What did @cowboinary actually say?
This video is mostly vibes, not claims, and that's worth acknowledging upfront. The creator, who goes by Annie at the start and Louie by the end, documents voice changes at five minutes, one month, two months, six months, eleven months, and one year on testosterone. The structure is simple: say their name, say how long they've been on T, and let the voice speak for itself. There are no dosage claims, no medical advice, no product pitches. The transcript is largely scat singing and playful sound-making, which is the whole point. The voice at one year sounds noticeably deeper than at five minutes. That's the claim, and it's made through sound rather than words.
It's a personal experience video, not a medical tutorial. Fact-checking it requires separating what the science says about testosterone-induced voice change from what this creator actually claimed, which is almost nothing beyond "this happened to me."
Does the science back this up?
Yes, broadly. Voice deepening is one of the most well-documented and permanent effects of testosterone therapy in transgender men and non-binary people assigned female at birth. The evidence here is solid, and the timeline shown in this video is consistent with published research.

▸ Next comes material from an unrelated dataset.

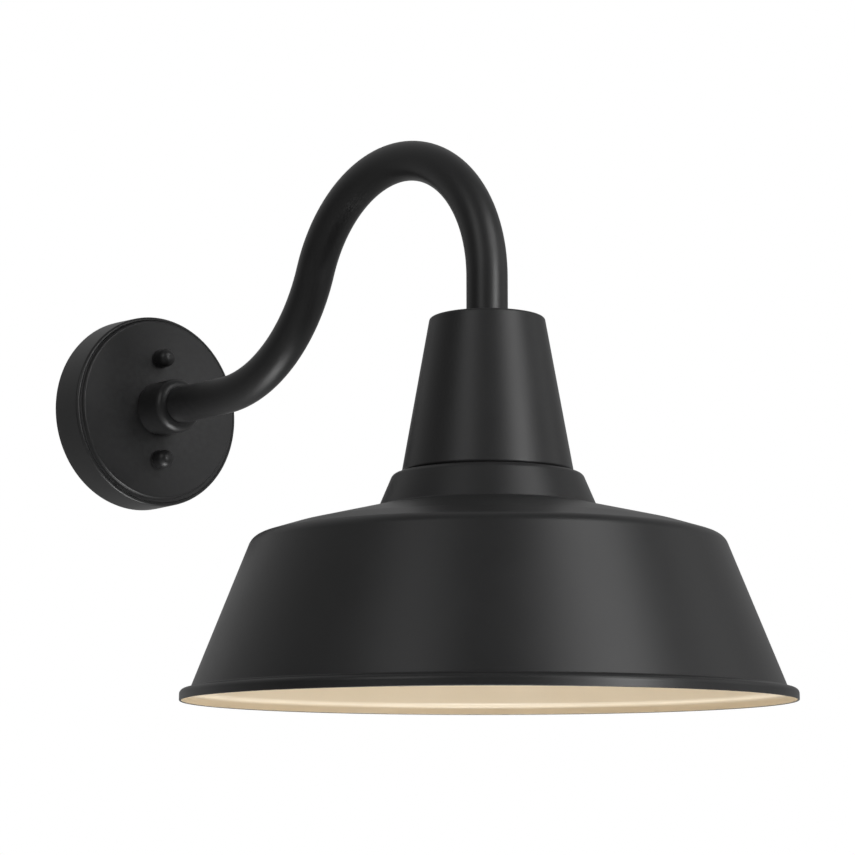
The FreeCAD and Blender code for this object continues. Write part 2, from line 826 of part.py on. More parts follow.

A 2016 study by Azul et al. in the Journal of Speech, Language, and Hearing Research found that fundamental frequency, the acoustic measure of perceived pitch, drops significantly within the first few months of testosterone therapy and continues declining over the first year. Another study by Cosyns et al. (2014, Journal of Voice) found that most pitch change occurs within the first six months, with continued refinement through year one and sometimes beyond. The voice changes documented in this video, from a higher-pitched voice at five minutes on T to a noticeably lower register at one year, align with what researchers have measured in clinical settings.
One caveat: individual variation is real and significant. Not everyone experiences the same degree of change, and factors like genetics, the form and dose of testosterone, and baseline vocal anatomy all play a role. This video shows one person's experience, which may not reflect everyone's.
What did they get wrong (or right)?
They didn't really get anything wrong, because they didn't make any clinical claims. That's actually the most defensible position a creator can take. They showed their own experience without telling viewers what to expect from their own body, without recommending a dose, and without making promises about outcomes. Credit where it's due: this is responsible personal storytelling.
The one thing worth flagging is context that's absent, not present. Viewers with 661,000 views watching this video may come away thinking voice change is linear, predictable, and guaranteed. It isn't. Research by Nygren et al. (2016, Logopedics Phoniatrics Vocology) notes that voice breaks, inconsistency, and periods of stalling are common during testosterone-induced voice change. The video doesn't show those rougher moments, probably because it's a highlight reel, not a clinical diary. That's fine for TikTok, but worth knowing if you're starting T and expecting a smooth arc.
What should you actually know?
Testosterone-induced voice change is real, permanent, and backed by consistent evidence. But the details matter more than the headline. Here's what the research actually tells us.
- Voice change typically begins within weeks to months of starting testosterone, but the timeline varies significantly between individuals (Azul et al., 2016).
- Fundamental frequency can drop by 50 to 100 Hz or more over the first year, but this is not guaranteed and depends on multiple factors including genetics and testosterone levels (Cosyns et al., 2014).
- Unlike many other testosterone effects, voice deepening is considered irreversible. Stopping testosterone does not restore the original pitch.
- Some people experience voice fatigue, cracking, or inconsistency during the transition period, which is normal but not shown in most social media content.
- Working with a speech-language pathologist during or after voice change can help with resonance, projection, and overall vocal comfort, even if pitch has already shifted.
- The form of testosterone delivery, whether injections, gels, or patches, may affect the rate of voice change due to differences in hormone level stability, though direct comparative research on this specific outcome is limited.
Is this video worth watching?
For what it is, yes. It's an honest, low-stakes personal document that shows real-world voice change over twelve months without overselling the outcome or giving medical advice. The science supports the general phenomenon on display. Just don't treat one person's highlight reel as a clinical prediction for your own experience. Bodies vary. Timelines vary. A telehealth provider who specializes in gender-affirming care can give you a far more individualized picture than any TikTok, including this one.